**Data block:**
◇ ◇ ◇

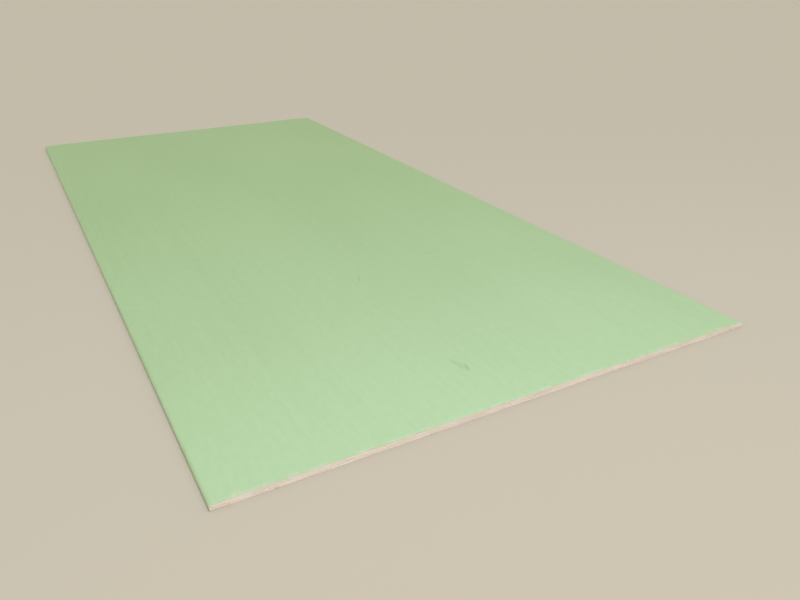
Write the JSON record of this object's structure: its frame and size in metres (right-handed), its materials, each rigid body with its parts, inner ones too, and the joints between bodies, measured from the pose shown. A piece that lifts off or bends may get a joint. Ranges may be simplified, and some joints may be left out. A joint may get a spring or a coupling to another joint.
{
  "type": "drywall sheet",
  "caption": "Moisture-resistant drywall sheet: foamed gypsum core in a mint-green face paper that wraps both tapered half-round long edges, grey-brown back paper, square sawn ends.",
  "frame": {"origin": "middle of the back of the sheet, which lies on the floor", "axes": "+X along the length, square to a sawn end; +Y across the width, towards a bound long edge; +Z out of the green face"},
  "size_m": [2.5, 1.2, 0.0125],
  "materials": {
    "gypsum": "matt, sawn, finely pored",
    "green_face_paper": "matt, smooth, faintly fibrous",
    "grey_back_paper": "matt, slightly rough, recycled fibre"
  },
  "bodies": {
    "root": {"gypsum_core": "gypsum", "face_paper": "green_face_paper", "back_paper": "grey_back_paper"}
  },
  "joints": []
}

◇ ◇ ◇

**Given problem:**
Can you reproduce all the material exactly?

**Exercise answer:**
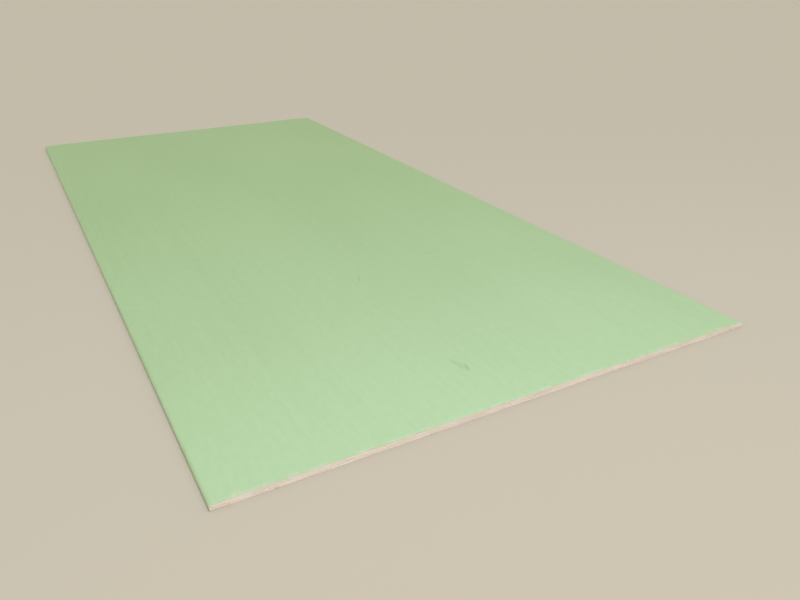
Write the JSON record of this object's structure: its frame and size in metres (right-handed), its materials, each rigid body with its parts, inner ones too, and the joints between bodies, measured from the pose shown. A piece that lifts off or bends may get a joint. Ranges may be simplified, and some joints may be left out. A joint may get a spring or a coupling to another joint.
{
  "type": "drywall sheet",
  "caption": "Moisture-resistant drywall sheet: foamed gypsum core in a mint-green face paper that wraps both tapered half-round long edges, grey-brown back paper, square sawn ends.",
  "frame": {"origin": "middle of the back of the sheet, which lies on the floor", "axes": "+X along the length, square to a sawn end; +Y across the width, towards a bound long edge; +Z out of the green face"},
  "size_m": [2.5, 1.2, 0.0125],
  "materials": {
    "gypsum": "matt, sawn, finely pored",
    "green_face_paper": "matt, smooth, faintly fibrous",
    "grey_back_paper": "matt, slightly rough, recycled fibre"
  },
  "bodies": {
    "root": {"gypsum_core": "gypsum", "face_paper": "green_face_paper", "back_paper": "grey_back_paper"}
  },
  "joints": []
}